# Dataset section
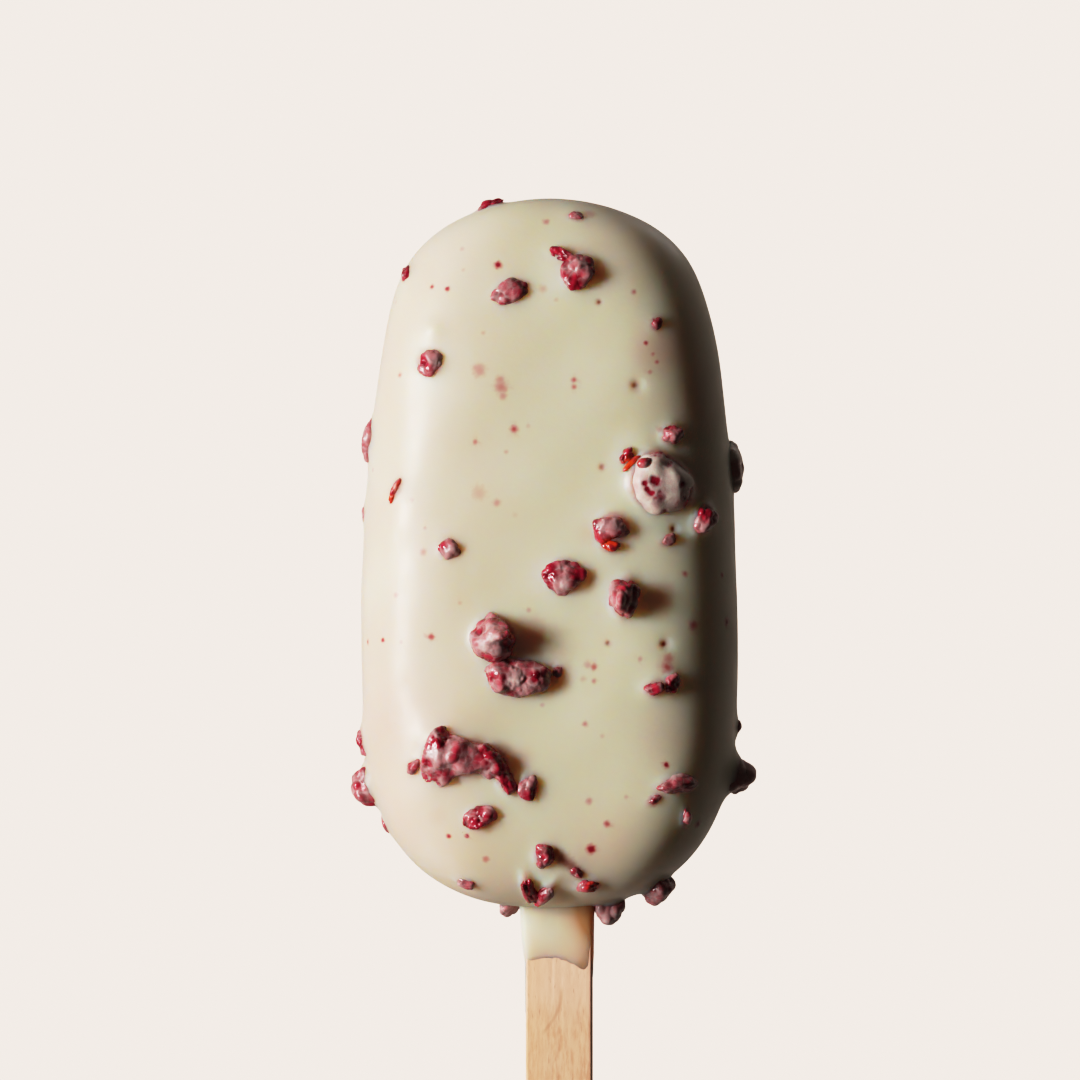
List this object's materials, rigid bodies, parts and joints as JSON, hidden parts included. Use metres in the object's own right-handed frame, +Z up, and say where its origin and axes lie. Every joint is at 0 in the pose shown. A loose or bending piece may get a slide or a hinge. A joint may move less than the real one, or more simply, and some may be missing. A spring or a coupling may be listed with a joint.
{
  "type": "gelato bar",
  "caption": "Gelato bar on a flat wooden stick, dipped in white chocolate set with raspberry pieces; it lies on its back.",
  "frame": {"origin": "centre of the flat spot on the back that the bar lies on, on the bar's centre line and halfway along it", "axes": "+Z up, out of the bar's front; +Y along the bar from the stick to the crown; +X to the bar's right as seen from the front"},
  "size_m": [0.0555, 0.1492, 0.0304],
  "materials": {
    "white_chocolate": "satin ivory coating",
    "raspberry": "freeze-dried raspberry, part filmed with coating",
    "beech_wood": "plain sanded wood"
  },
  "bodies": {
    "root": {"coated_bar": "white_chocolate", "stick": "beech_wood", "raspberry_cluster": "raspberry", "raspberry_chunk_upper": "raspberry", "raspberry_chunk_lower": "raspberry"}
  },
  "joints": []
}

# Exercise objective
Restate the data above word for word.

# The response
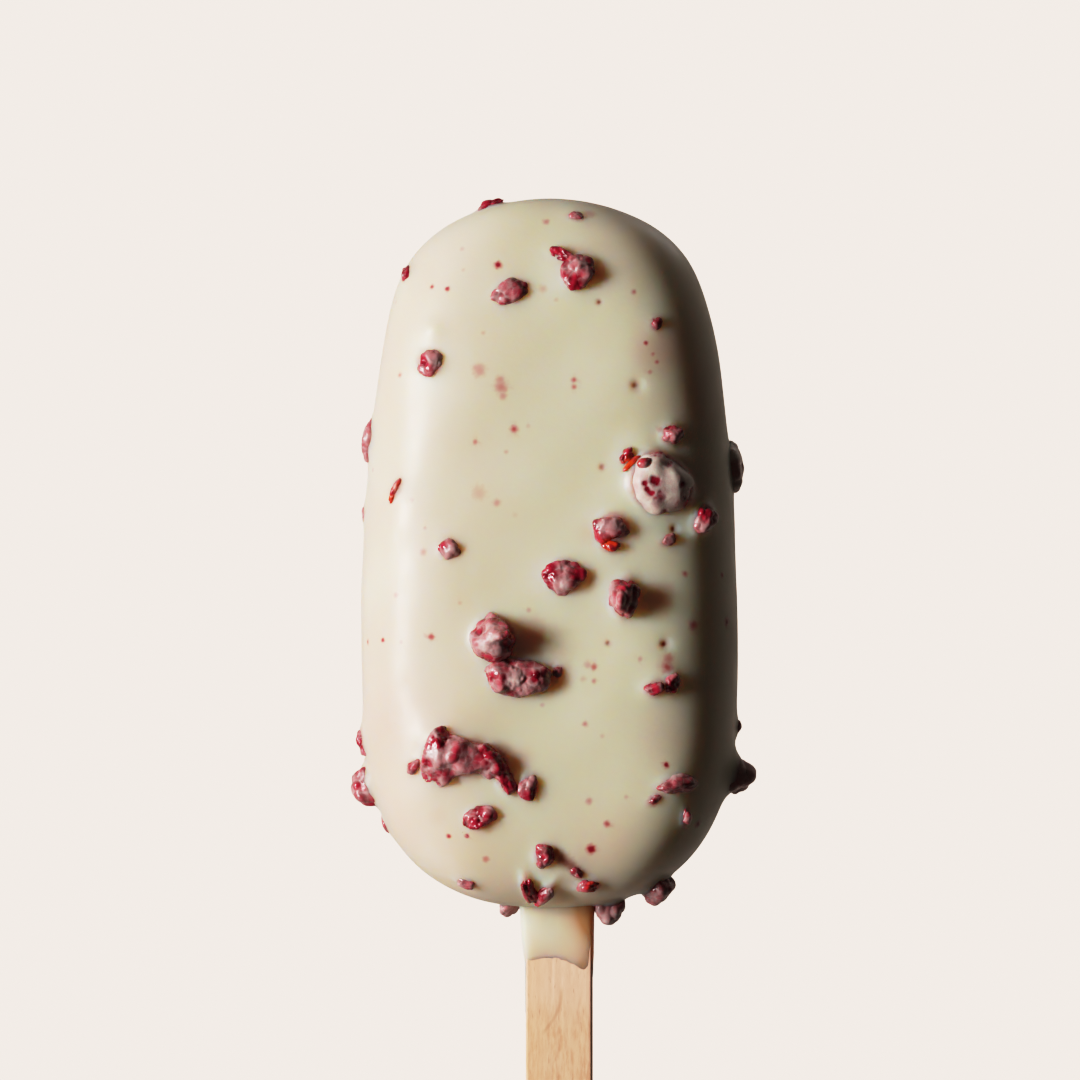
List this object's materials, rigid bodies, parts and joints as JSON, hidden parts included. Use metres in the object's own right-handed frame, +Z up, and say where its origin and axes lie. Every joint is at 0 in the pose shown. A loose or bending piece may get a slide or a hinge. A joint may move less than the real one, or more simply, and some may be missing. A spring or a coupling may be listed with a joint.
{
  "type": "gelato bar",
  "caption": "Gelato bar on a flat wooden stick, dipped in white chocolate set with raspberry pieces; it lies on its back.",
  "frame": {"origin": "centre of the flat spot on the back that the bar lies on, on the bar's centre line and halfway along it", "axes": "+Z up, out of the bar's front; +Y along the bar from the stick to the crown; +X to the bar's right as seen from the front"},
  "size_m": [0.0555, 0.1492, 0.0304],
  "materials": {
    "white_chocolate": "satin ivory coating",
    "raspberry": "freeze-dried raspberry, part filmed with coating",
    "beech_wood": "plain sanded wood"
  },
  "bodies": {
    "root": {"coated_bar": "white_chocolate", "stick": "beech_wood", "raspberry_cluster": "raspberry", "raspberry_chunk_upper": "raspberry", "raspberry_chunk_lower": "raspberry"}
  },
  "joints": []
}